Hey, Tim, I just finished my maiden camping voyage with my 22" Blackstone, and it performed great! We did tacos the first night (mix of al pastor and chicken), and the Blackstone was the perfect platform to cook those up, warm the tortillas, etc. Sunday morning, we did 24 sausages, a dozen eggs, and then pancakes....again, worked great. I like being able to adjust the burners separately so that I can have areas of different temperatures. In fact, we discovered that after a good preheat, the griddle holds enough heat that we just turned one of the two burners off, and used that side as our holding area to finish up other components of the meal, while keeping everything hot and ready to serve.
My favorite feature of the Blackstone is the easy cleanup. Just heat the griddle up, and then use water to loosen up and remove any stuck on foods. Then, when dry, and still hot/warm, give it a thin coating of oil, and you're done. Honestly, some of the easiest camp cleanup that we've ever done.

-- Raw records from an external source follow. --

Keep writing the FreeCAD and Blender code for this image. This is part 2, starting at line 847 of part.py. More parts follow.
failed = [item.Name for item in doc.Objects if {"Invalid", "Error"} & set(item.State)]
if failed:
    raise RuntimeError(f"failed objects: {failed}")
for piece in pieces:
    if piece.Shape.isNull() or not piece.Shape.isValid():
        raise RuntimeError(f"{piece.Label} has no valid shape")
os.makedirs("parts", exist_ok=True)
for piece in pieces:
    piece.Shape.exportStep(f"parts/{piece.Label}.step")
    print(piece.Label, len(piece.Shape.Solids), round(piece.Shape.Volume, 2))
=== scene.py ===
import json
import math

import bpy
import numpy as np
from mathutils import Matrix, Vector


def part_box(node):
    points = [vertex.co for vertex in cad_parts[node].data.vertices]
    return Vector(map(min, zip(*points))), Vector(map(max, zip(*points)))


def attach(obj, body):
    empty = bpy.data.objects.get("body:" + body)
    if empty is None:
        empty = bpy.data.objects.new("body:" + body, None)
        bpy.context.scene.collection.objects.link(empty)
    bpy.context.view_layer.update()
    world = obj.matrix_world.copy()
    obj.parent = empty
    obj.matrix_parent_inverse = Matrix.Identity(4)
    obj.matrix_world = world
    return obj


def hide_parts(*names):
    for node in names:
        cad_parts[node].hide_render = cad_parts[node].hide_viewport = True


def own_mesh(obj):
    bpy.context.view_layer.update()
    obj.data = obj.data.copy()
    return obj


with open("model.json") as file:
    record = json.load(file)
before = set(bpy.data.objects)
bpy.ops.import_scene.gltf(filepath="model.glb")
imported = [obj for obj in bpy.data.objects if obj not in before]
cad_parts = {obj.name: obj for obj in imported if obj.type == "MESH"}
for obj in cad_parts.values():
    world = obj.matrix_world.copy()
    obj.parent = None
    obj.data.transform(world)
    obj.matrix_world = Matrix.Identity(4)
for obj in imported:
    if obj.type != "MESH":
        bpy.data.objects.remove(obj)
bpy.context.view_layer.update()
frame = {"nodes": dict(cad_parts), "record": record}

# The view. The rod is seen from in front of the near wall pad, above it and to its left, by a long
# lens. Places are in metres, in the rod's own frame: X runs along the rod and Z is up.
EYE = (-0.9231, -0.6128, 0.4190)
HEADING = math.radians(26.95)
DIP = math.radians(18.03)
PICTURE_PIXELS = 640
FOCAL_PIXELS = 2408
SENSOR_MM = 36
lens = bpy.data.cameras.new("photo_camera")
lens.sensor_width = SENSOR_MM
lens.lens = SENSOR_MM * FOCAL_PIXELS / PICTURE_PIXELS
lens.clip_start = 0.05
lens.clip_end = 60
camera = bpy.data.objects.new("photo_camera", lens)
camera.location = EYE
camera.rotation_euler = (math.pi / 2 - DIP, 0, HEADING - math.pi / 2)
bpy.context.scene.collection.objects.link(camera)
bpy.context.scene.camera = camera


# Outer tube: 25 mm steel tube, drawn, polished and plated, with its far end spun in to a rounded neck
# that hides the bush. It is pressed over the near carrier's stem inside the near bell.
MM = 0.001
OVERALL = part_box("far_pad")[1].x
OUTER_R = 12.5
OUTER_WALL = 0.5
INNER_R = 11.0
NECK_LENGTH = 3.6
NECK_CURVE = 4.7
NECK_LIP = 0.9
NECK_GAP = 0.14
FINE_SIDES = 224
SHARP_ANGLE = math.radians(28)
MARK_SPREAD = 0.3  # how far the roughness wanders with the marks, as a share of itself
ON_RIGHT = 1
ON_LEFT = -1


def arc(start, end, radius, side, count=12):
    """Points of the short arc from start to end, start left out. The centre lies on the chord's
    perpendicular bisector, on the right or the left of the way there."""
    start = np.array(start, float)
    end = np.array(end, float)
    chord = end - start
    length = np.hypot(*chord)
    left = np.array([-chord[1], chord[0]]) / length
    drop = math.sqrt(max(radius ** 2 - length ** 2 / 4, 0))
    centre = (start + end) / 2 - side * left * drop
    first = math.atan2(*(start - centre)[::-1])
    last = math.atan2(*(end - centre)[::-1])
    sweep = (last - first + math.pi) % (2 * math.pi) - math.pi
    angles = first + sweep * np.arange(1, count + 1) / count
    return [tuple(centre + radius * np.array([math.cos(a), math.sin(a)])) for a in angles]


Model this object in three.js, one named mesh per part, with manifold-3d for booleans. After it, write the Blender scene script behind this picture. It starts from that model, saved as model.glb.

My chief complaint about the Blackstone 22" is I'd like more room, and I don't really like the wastefulness of the small propane bottles. The 28" will solve the real estate problem, and I found that my local Sports Basement store is selling refillable compact propane bottles with FREE lifetime exchange (they are very environmentally friendly), so I'm going to pick up 2-4 of those which should pay me back after a year of good use. Oh, one other item......I haven't tried it yet, but my guess is that the BS is not going to be super efficient for boiling water (something that tends to happen a lot in camp.) I solve this problem by just bringing along one of my MSR backpack stoves, which is very small, easy to use, so not much of an issue to add it to the pack out list.
I have not used the Camp Chef cooking products (other than some of their cast iron), so no input for you there. I don't think you would be disappointed with the Blackstone, but, of course, you need to match up your cooking needs with the appliance.